Function: The blood–brain barrier acts very effectively to protect the brain from most pathogens. Thus, blood-borne infections of the brain are very rare. Infections of the brain that do occur are often very serious and difficult to treat. Antibodies are too big to cross the blood–brain barrier, and only certain antibiotics are able to pass. In some cases, a drug needs to be administered directly into the cerebrospinal fluid (CSF), where it can get into the brain by crossing the blood–cerebrospinal fluid barrier. However, not all drugs that are delivered directly to the CSF can effectively penetrate the CSF barrier and enter the brain. The blood–brain barrier becomes more permeable during inflammation. This allows some antibiotics and phagocytes to move across the BBB. However, this also allows bacteria and viruses to penetrate the BBB. Examples of pathogens that can traverse the BBB and the diseases they cause include toxoplasma gondii which causes toxoplasmosis, spirochetes like Borrelia which causes Lyme disease, Group B streptococci which causes meningitis in newborns, and Treponema pallidum which causes syphilis. Some of these harmful bacteria gain access by releasing cytotoxins like pneumolysin which have a direct toxic effect on brain microvascular endothelium and tight junctions.

There are also some biochemical poisons that are made up of large molecules that are too big to cross the blood–brain barrier. This was particularly important in more primitive times when people often ate contaminated food. Neurotoxins such as botulinum in food might affect peripheral nerves, but the blood–brain barrier can often prevent such toxins from reaching the central nervous system, where they could cause serious or fatal damage.

As a drug target: The blood–brain barrier (BBB) is formed by the brain capillary endothelium and excludes from the brain nearly 100% of large-molecule neurotherapeutics and more than 98% of all small-molecule drugs. Overcoming the difficulty of delivering therapeutic agents to specific regions of the brain puts forward a major challenge to treatment of most brain disorders. In its neuroprotective role, the blood–brain barrier functions to hinder the delivery of many potentially important diagnostic and therapeutic agents to the brain. Therapeutic molecules and antibodies that might otherwise be effective in diagnosis and therapy do not cross the BBB in adequate amounts.

Mechanisms for drug targeting in the brain involve going either "through" or "behind" the BBB. Modalities for drug delivery/Dosage form through the BBB entail its disruption by osmotic means; biochemically by the use of vasoactive substances such as bradykinin; or even by localized exposure to high-intensity focused ultrasound (HIFU).
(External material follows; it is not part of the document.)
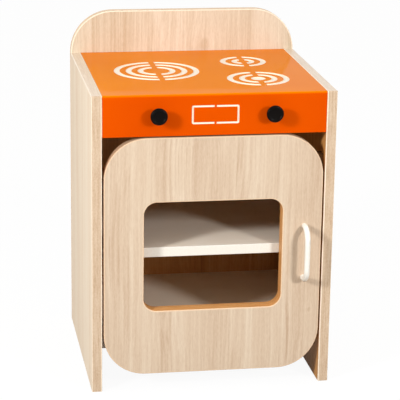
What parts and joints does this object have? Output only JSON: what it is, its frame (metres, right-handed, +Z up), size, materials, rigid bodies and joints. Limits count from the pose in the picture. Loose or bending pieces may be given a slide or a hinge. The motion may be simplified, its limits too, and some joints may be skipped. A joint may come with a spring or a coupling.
{
  "type": "toy oven",
  "caption": "Free-standing toy oven cabinet with a stencil-cut hob, turning knobs and a hinged windowed door over a shelf.",
  "frame": {"origin": "middle of the box's base, on the surface it stands on", "axes": "+Z up; the door and knobs face -Y; +X is to the right of someone facing the door"},
  "size_m": [0.43, 0.423, 0.619],
  "materials": {
    "oak_board": "satin",
    "oak_band": "satin",
    "window_band": "satin",
    "white_board": "satin",
    "white_band": "satin",
    "orange_sheet": "gloss",
    "dowel_wood": "matte",
    "black_plastic": "gloss",
    "white_handle": "gloss",
    "bush_nylon": "satin",
    "catch_plastic": "satin",
    "magnet": "matte",
    "nickel": "satin",
    "steel": "satin"
  },
  "bodies": {
    "cabinet": {"side_panel_left": "oak_board", "side_panel_right": "oak_board", "side_front_band_left": "oak_band", "side_front_band_right": "oak_band", "side_top_band_left": "oak_band", "side_top_band_right": "oak_band", "back_panel": "oak_board", "back_band": "oak_band", "oven_floor": "white_board", "oven_floor_band": "white_band", "shelf": "white_board", "shelf_band": "white_band", "shelf_pins": "steel", "top_board": "white_board", "front_rail": "white_board", "hob_sheet": "orange_sheet", "floor_dowels": "dowel_wood", "top_dowels": "dowel_wood", "rail_dowels": "dowel_wood", "back_screws": "steel", "knob_bush_left": "bush_nylon", "knob_bush_right": "bush_nylon", "hinge_arm_lower": "nickel", "hinge_arm_upper": "nickel", "hinge_plate_lower": "nickel", "hinge_plate_upper": "nickel", "hinge_plate_screws_lower": "steel", "hinge_plate_screws_upper": "steel", "hinge_arm_screw_lower": "steel", "hinge_arm_screw_upper": "steel", "catch_body": "catch_plastic", "catch_magnet": "magnet", "catch_screws": "steel"},
    "door": {"door_panel": "oak_board", "door_band": "oak_band", "window_band": "window_band", "window_frame": "window_band", "handle": "white_handle", "handle_screws": "steel", "hinge_cup_lower": "nickel", "hinge_cup_upper": "nickel", "hinge_cup_screws_lower": "steel", "hinge_cup_screws_upper": "steel", "hinge_pin_lower": "steel", "hinge_pin_upper": "steel", "strike_plate": "steel", "strike_screw": "steel"},
    "knob_left": {"knob_left": "black_plastic", "knob_spindle_left": "steel", "knob_washer_left": "steel", "knob_screw_left": "steel"},
    "knob_right": {"knob_right": "black_plastic", "knob_spindle_right": "steel", "knob_washer_right": "steel", "knob_screw_right": "steel"}
  },
  "joints": [
    {"name": "door_swing", "type": "hinge", "parent": "cabinet", "child": "door", "pos_m": [-0.181, -0.1685, 0.247], "axis": [0, 0, -1], "range_deg": [0, 95]},
    {"name": "knob_left_turn", "type": "hinge", "parent": "cabinet", "child": "knob_left", "pos_m": [-0.101, -0.1765, 0.506], "axis": [0, 1, 0], "continuous": true},
    {"name": "knob_right_turn", "type": "hinge", "parent": "cabinet", "child": "knob_right", "pos_m": [0.101, -0.1765, 0.506], "axis": [0, 1, 0], "continuous": true}
  ]
}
Other methods used to get through the BBB may entail the use of endogenous transport systems, including carrier-mediated transporters such as glucose and amino acid carriers; receptor-mediated transcytosis for insulin or transferrin; and the blocking of active efflux transporters such as p-glycoprotein. However, vectors targeting BBB transporters, such as the transferrin receptor, have turned out to remain entrapped in brain endothelial cells of capillaries, instead of being ferried across the BBB into the cerebral parenchyma. Methods for drug delivery behind the BBB include intracerebral implantation (such as with needles) and convection-enhanced distribution. Mannitol can be utilized in bypassing the BBB.